Un partenariat que nous avons voulu renouvelé avec la signature de la charte des engagements réciproques en février 2014.
Des financements que nous avons voulu sécuriser par la définition légale de la subvention, la diffusion de la circulaire du Premier Ministre en septembre dernier et désormais la publication d'un guide d'usage de la subvention.
Que nous essayons de libérer, avec la dématérialisation des principales démarches.
C'est sous le signe de l'engagement que je porterai prochainement un projet de loi pour l'égalité et la citoyenneté. De nouvelles mesures de soutien à cet écosystème de l'engagement seront prises.
Sans dévoiler plus qu'il ne convient ce projet, la reconnaissance de l'engagement sera effective, dans le domaine universitaire comme dans le domaine professionnel. L'engagement sera enfin considéré dans tout ce qu'il apporte à la personne en termes d'épanouissement et d'enrichissement.

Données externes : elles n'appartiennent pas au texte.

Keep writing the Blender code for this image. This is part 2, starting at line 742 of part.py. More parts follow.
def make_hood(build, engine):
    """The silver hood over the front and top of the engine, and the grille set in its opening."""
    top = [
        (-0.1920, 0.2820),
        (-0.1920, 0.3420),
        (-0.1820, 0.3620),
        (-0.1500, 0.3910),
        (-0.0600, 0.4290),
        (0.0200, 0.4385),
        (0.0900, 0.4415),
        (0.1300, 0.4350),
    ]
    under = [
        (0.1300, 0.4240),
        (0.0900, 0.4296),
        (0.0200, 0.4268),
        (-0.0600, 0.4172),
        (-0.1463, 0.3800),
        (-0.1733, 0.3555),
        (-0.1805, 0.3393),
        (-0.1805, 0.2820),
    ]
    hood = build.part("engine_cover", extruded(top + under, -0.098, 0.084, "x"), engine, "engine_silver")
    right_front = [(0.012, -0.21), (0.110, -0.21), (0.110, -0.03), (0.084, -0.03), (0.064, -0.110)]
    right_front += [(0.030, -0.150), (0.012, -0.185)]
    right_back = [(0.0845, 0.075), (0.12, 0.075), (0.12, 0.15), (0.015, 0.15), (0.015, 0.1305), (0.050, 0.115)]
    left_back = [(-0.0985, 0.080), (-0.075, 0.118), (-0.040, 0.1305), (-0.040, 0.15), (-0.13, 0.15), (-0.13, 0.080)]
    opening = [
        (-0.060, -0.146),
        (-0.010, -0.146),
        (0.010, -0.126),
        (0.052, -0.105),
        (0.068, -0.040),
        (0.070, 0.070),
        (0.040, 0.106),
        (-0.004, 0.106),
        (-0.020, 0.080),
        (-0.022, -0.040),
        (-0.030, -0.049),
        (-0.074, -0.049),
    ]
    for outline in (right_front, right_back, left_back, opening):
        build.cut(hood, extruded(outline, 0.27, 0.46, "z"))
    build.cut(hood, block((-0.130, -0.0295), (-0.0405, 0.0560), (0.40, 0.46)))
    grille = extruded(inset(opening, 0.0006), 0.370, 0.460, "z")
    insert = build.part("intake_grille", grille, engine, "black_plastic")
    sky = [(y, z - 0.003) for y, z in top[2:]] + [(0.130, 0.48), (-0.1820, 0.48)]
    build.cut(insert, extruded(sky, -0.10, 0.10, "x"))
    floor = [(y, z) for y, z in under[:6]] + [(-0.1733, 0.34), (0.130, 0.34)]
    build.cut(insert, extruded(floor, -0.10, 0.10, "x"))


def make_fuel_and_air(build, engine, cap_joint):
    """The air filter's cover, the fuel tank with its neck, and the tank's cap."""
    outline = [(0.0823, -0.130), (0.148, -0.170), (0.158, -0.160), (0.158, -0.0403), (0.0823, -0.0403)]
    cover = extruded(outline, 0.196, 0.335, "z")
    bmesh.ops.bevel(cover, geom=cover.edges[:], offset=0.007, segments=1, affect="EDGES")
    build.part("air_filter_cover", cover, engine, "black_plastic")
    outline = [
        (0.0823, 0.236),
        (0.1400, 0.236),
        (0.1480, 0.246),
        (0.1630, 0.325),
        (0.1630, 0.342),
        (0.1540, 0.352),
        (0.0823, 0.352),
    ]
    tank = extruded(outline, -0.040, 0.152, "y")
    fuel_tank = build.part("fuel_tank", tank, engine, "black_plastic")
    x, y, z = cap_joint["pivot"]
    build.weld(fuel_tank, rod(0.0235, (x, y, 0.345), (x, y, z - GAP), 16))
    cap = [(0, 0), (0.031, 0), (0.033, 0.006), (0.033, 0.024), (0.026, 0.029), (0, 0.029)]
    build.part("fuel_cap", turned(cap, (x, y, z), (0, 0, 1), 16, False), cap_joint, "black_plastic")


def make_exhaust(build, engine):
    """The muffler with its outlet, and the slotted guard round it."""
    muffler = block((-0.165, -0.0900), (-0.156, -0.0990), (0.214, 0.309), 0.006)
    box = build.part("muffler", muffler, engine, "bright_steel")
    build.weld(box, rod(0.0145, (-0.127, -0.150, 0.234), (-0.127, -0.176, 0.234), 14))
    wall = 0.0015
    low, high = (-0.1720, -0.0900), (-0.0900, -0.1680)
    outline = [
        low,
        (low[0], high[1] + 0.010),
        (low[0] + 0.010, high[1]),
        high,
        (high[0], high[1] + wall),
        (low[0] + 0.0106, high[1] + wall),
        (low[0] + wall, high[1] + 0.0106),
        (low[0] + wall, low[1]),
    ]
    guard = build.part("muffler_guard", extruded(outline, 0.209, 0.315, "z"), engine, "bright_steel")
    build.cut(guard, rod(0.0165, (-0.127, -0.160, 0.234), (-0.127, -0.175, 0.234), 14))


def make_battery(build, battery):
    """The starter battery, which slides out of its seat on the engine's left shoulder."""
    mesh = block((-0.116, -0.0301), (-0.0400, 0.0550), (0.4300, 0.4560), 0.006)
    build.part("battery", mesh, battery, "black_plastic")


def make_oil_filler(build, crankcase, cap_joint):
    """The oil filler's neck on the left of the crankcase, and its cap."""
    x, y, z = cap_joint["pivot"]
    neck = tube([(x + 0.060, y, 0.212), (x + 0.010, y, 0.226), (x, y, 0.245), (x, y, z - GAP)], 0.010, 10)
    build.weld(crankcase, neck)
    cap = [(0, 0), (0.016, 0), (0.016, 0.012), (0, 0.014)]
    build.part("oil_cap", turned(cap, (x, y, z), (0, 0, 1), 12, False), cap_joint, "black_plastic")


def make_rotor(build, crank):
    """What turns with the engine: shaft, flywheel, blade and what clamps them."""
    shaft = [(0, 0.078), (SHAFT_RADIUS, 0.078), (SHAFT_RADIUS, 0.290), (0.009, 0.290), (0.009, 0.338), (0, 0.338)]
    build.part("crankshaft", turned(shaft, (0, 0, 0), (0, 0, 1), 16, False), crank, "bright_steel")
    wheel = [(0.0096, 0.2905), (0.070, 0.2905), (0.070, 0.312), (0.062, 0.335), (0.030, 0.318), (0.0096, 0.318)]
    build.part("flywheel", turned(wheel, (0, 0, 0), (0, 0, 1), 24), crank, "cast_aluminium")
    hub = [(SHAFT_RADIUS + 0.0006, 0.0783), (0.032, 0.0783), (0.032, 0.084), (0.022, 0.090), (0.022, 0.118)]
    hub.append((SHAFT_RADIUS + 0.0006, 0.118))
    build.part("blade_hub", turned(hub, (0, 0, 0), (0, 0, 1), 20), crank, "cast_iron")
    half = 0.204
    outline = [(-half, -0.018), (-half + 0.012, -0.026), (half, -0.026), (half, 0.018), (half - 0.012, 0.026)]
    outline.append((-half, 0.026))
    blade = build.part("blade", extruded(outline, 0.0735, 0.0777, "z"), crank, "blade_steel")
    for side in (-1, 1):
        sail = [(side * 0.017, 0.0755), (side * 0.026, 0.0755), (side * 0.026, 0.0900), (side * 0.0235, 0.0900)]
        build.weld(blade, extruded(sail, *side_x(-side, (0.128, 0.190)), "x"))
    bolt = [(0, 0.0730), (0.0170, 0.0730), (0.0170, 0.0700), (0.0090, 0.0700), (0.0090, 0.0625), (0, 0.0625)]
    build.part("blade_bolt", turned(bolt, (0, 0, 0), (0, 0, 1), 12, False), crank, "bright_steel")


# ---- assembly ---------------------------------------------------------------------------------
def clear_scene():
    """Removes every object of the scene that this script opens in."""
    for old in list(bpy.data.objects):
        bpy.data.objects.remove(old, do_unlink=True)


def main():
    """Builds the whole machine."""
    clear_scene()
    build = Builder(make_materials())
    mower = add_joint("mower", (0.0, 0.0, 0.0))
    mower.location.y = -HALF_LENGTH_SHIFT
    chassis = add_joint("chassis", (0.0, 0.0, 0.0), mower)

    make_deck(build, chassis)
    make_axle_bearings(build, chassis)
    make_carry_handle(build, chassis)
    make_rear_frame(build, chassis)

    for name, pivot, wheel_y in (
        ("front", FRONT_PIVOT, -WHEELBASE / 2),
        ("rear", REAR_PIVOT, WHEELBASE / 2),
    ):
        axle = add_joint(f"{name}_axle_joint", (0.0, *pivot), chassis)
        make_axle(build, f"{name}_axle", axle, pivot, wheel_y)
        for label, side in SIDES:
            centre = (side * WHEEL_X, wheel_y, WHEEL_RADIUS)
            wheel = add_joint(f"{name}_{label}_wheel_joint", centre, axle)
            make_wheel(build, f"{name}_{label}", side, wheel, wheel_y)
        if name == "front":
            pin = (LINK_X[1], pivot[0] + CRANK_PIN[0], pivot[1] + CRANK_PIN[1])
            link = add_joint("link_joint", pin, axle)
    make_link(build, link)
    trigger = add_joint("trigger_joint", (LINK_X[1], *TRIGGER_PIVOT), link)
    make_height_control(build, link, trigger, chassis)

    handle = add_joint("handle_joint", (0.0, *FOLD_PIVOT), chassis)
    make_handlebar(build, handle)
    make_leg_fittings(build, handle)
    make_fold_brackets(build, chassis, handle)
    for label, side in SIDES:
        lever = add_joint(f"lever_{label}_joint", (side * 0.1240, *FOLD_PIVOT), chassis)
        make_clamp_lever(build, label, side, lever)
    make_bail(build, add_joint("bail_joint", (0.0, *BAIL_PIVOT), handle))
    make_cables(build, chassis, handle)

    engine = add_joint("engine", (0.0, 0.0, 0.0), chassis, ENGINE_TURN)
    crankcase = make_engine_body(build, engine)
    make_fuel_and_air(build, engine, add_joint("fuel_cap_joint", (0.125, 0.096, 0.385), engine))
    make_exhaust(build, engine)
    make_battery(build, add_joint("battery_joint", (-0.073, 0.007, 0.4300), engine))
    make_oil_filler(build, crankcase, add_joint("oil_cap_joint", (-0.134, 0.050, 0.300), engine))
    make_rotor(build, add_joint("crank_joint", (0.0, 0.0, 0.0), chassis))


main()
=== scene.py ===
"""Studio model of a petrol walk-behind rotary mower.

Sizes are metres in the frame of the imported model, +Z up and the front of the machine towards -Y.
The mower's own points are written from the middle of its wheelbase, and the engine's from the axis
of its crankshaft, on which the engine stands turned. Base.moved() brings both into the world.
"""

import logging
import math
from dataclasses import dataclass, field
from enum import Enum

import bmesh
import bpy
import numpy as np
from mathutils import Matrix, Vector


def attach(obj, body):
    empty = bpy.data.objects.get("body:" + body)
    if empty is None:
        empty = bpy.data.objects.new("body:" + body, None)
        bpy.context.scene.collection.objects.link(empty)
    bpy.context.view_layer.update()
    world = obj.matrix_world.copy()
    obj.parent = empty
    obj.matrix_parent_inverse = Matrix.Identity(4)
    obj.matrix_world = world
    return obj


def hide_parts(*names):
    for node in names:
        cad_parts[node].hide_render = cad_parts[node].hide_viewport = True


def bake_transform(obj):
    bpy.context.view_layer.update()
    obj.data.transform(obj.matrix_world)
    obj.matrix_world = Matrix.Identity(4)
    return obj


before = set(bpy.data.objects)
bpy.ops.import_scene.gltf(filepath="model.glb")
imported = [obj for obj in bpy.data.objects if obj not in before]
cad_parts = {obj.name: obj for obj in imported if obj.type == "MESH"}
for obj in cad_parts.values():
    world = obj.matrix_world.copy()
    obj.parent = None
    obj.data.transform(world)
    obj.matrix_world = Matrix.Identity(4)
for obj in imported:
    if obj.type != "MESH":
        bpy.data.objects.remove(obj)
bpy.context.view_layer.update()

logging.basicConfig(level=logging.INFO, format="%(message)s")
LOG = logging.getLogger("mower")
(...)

Ce projet de loi instaurera un congé pour engagement de 6 jours fractionnables pour tous ceux qui assument des responsabilités au sein du monde associatif. Une mesure qui vient compléter le Compte engagement citoyen, prévu dans le projet de loi Travail et qui permettra notamment aux bénévoles des instances dirigeantes, via le compte personnel d'activité, d'acquérir des heures de formation.

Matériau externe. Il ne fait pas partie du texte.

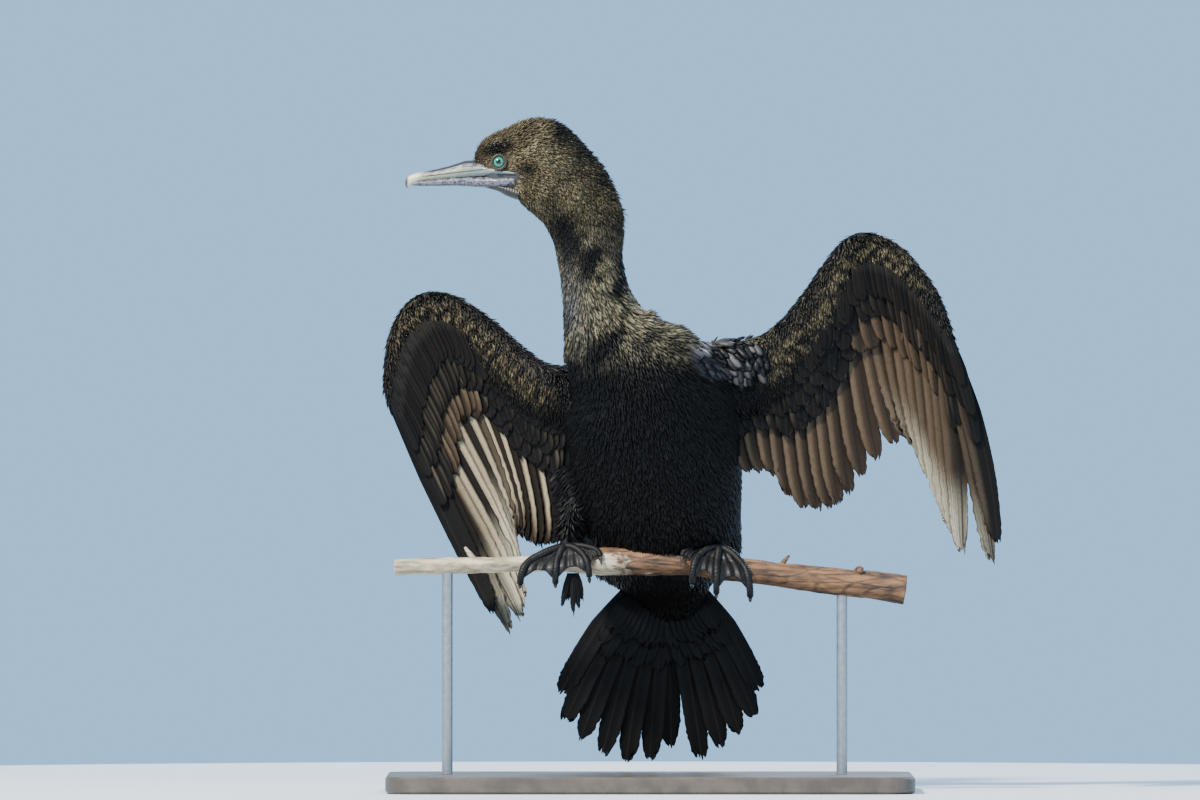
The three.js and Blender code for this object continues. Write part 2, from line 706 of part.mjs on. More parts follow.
function rodForm(x) {
  const height = perchAt(x).height - BASE_HEIGHT - GAP;
  const rod = new THREE.CylinderGeometry(ROD_RADIUS, ROD_RADIUS, height, 16);
  rod.rotateX(Math.PI / 2);
  rod.translate(x, 0, BASE_HEIGHT + GAP + height / 2);
  return largest(solid(rod).subtract(perchRoom));
}

// Surfaces
const finish = (color, roughness, metalness = 0) => new THREE.MeshStandardMaterial({ color, roughness, metalness });
const plumage = finish(0x1f1b16, 0.72);
const headPlumage = finish(0x332b20, 0.8);
const flightFeathers = finish(0x4c443c, 0.6);
const tailFeathers = finish(0x17171a, 0.5);
const horn = finish(0x6f7a80, 0.4);
const darkHorn = finish(0x4b4a52, 0.5);
const bareSkin = finish(0x26242b, 0.6);
const eyeGlass = finish(0x1f8f5c, 0.08);
const lidSkin = finish(0x2c2320, 0.55);
const footSkin = finish(0x18171a, 0.4);
const bark = finish(0x8f7a66, 0.85);
const standPaint = finish(0x3a3d40, 0.5);

const group = new THREE.Group();
function place(name, form, material) {
  const { vertProperties, triVerts } = form.getMesh();
  const geometry = new THREE.BufferGeometry();
  geometry.setAttribute("position", new THREE.Float32BufferAttribute(vertProperties, 3));
  geometry.setIndex(Array.from(triVerts));
  const mesh = new THREE.Mesh(geometry, material);
  mesh.name = name;
  group.add(mesh);
}
place("head", head, headPlumage);
place("neck", neck, headPlumage);
place("torso", torso, plumage);
place("tail", tail, tailFeathers);
place("wing_left", wingLeft, flightFeathers);
place("wing_right", wingRight, flightFeathers);
place("bill_upper", billUpper, horn);
place("bill_lower", billLower, darkHorn);
place("gular_pouch", gular, bareSkin);
// The bird faces -Y, so its left side is the +X side; its turned head shows its left to -Y
[["left", -1], ["right", 1]].forEach(([side, way]) => {
  place(`eye_${side}`, eyeForm(way, 0), eyeGlass);
  place(`lid_${side}`, largest(lidForm(way)), lidSkin);
});
place("leg_left", left.shank, footSkin);
place("leg_right", right.shank, footSkin);
place("foot_left", left.sole, footSkin);
place("foot_right", right.sole, footSkin);
const CLAW_NAMES = ["outer", "middle", "inner", "hind"];
[["left", leftFoot], ["right", rightFoot]].forEach(([side, foot]) => {
  foot.claws.forEach((claw, index) => {
    place(`claw_${side}_${CLAW_NAMES[index]}`, largest(cut(claw, [perchRoom])), darkHorn);
  });
});
place("perch", perch, bark);
place("stand_rod_left", rodForm(ROD_RIGHT_X), standPaint);
place("stand_rod_right", rodForm(ROD_LEFT_X), standPaint);
place("stand_base", baseForm(), standPaint);

export default group;
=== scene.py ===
import math

import bmesh
import bpy
import mathutils
import mathutils.bvhtree
import numpy as np
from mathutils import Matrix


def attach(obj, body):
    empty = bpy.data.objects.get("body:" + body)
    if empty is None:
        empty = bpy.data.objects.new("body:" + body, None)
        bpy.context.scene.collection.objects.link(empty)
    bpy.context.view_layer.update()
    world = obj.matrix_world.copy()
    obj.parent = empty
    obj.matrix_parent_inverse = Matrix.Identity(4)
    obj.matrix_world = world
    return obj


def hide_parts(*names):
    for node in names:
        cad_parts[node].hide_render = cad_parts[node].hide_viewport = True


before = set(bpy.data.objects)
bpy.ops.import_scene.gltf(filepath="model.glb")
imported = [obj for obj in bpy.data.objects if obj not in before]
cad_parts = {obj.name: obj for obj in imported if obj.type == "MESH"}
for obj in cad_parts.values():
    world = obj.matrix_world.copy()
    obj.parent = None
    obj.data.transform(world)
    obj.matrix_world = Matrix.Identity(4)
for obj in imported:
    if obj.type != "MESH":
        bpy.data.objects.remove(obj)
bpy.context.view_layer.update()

MM = 0.001


# Curves and small vector helpers, all in millimetres until a mesh is made

def unit(v):
    v = np.asarray(v, float)
    return v / np.maximum(np.linalg.norm(v, axis=-1, keepdims=True), 1e-9)


def mix(a, b, t):
    return a + (b - a) * t


def smoothstep(x, low, high):
    t = np.clip((x - low) / (high - low), 0, 1)
    return t * t * (3 - 2 * t)


def spline(rows, s):
    """Points of an even Catmull-Rom curve through the rows."""
    rows = np.asarray(rows, float)
    ends = np.vstack([2 * rows[0] - rows[1], rows, 2 * rows[-1] - rows[-2]])
    place = np.clip(np.atleast_1d(np.asarray(s, float)), 0, 1) * (len(rows) - 1)
    i = np.minimum(place.astype(int), len(rows) - 2)
    t = (place - i)[:, None]
    a, b, c, d = ends[i], ends[i + 1], ends[i + 2], ends[i + 3]
    m0, m1 = 0.5 * (c - a), 0.5 * (d - b)
    return (
        b * (2 * t**3 - 3 * t**2 + 1) + m0 * (t**3 - 2 * t**2 + t)
        + c * (3 * t**2 - 2 * t**3) + m1 * (t**3 - t**2)
    )


def tangents(rows, s):
    s = np.atleast_1d(np.asarray(s, float))
    step = 1e-3
    return unit(spline(rows, np.clip(s + step, 0, 1)) - spline(rows, np.clip(s - step, 0, 1)))


def across(base, along):
    """The part of base that stands square to along."""
    base = np.broadcast_to(np.asarray(base, float), along.shape)
    return unit(base - along * np.sum(base * along, axis=-1, keepdims=True))


# Meshes

def placed(name, data):
    """A new object in the scene, at the origin, that shows the mesh, lamp or camera."""
    thing = bpy.data.objects.new(name, data)
    bpy.context.collection.objects.link(thing)
    return thing


def smooth_faces(mesh):
    mesh.polygons.foreach_set("use_smooth", [True] * len(mesh.polygons))


def mesh_object(name, points, faces):
    mesh = bpy.data.meshes.new(name)
    points = np.asarray(points, float) * MM
    mesh.from_pydata(points.tolist(), [], [tuple(face) for face in faces])
    mesh.validate()
    mesh.update()
    smooth_faces(mesh)
    return placed(name, mesh)


def array_object(name, points, faces, values, patch, material):
    """A mesh straight from arrays, with values at its points and their places on the bake map."""
    mesh = bpy.data.meshes.new(name)
    mesh.vertices.add(len(points))
    mesh.vertices.foreach_set("co", (points * MM).ravel())
    mesh.loops.add(faces.size)
    mesh.loops.foreach_set("vertex_index", faces.ravel().astype(np.int32))
    mesh.polygons.add(len(faces))
    mesh.polygons.foreach_set("loop_start", np.arange(0, faces.size, faces.shape[1], dtype=np.int32))
    mesh.update(calc_edges=True)
    smooth_faces(mesh)
    for key, value in values.items():
        layer = mesh.attributes.new(key, "FLOAT", "POINT")
        layer.data.foreach_set("value", value.astype(np.float32))
    layer = mesh.uv_layers.new(name="OFBake")
    layer.data.foreach_set("uv", patch[faces.ravel()].astype(np.float32).ravel())
    mesh.materials.append(material)
    return placed(name, mesh)


def closed_object(name, form, material=None):
    """A closed form from its points and faces, with every face turned outwards."""
    thing = mesh_object(name, *form)
    work = bmesh.new()
    work.from_mesh(thing.data)
    bmesh.ops.recalc_face_normals(work, faces=work.faces)
    work.to_mesh(thing.data)
    work.free()
    if material is not None:
        thing.data.materials.append(material)
    return thing


def apply_modifiers(thing):
    graph = bpy.context.evaluated_depsgraph_get()
    fresh = bpy.data.meshes.new_from_object(thing.evaluated_get(graph))
    thing.modifiers.clear()
    old = thing.data
    thing.data = fresh
    bpy.data.meshes.remove(old)


def tube_faces(rings, sides):
    """Quads from ring to ring, then a fan of triangles to the point at each end."""
    faces = []
    for i in range(rings - 1):
        for j in range(sides):
            k = (j + 1) % sides
            faces.append((i * sides + j, i * sides + k, (i + 1) * sides + k, (i + 1) * sides + j))
    first, last = rings * sides, rings * sides + 1
    for j in range(sides):
        k = (j + 1) % sides
        faces.append((first, k, j))
        faces.append((last, first - sides + j, first - sides + k))
    return faces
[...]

Le projet de loi Egalité et Citoyenneté étendra encore les opportunités de volontariats en service civique.
Et d'autres mesures encore, qui sont dans le texte du gouvernement ou qui auront vocation à le compléter dans le débat parlementaire.
Mesdames, Messieurs,
Se passionner pour les autres ; faire de l'altruisme, de la générosité, les moteurs de sa vie, je trouve ça admirable.
Pour ma part, ce sont les valeurs de la République et du socialisme qui m'animent depuis que je suis adolescent.
De manière moins partisane, je parlerais des valeurs de justice, de solidarité et de fraternité.
On peut trouver cela un peu naïf, mais j'ai la conviction qu'elles font la grandeur de notre nation, et tout simplement la grandeur d'un être humain.
Je crois les avoir en partage avec vous, et cela suffit à me réjouir.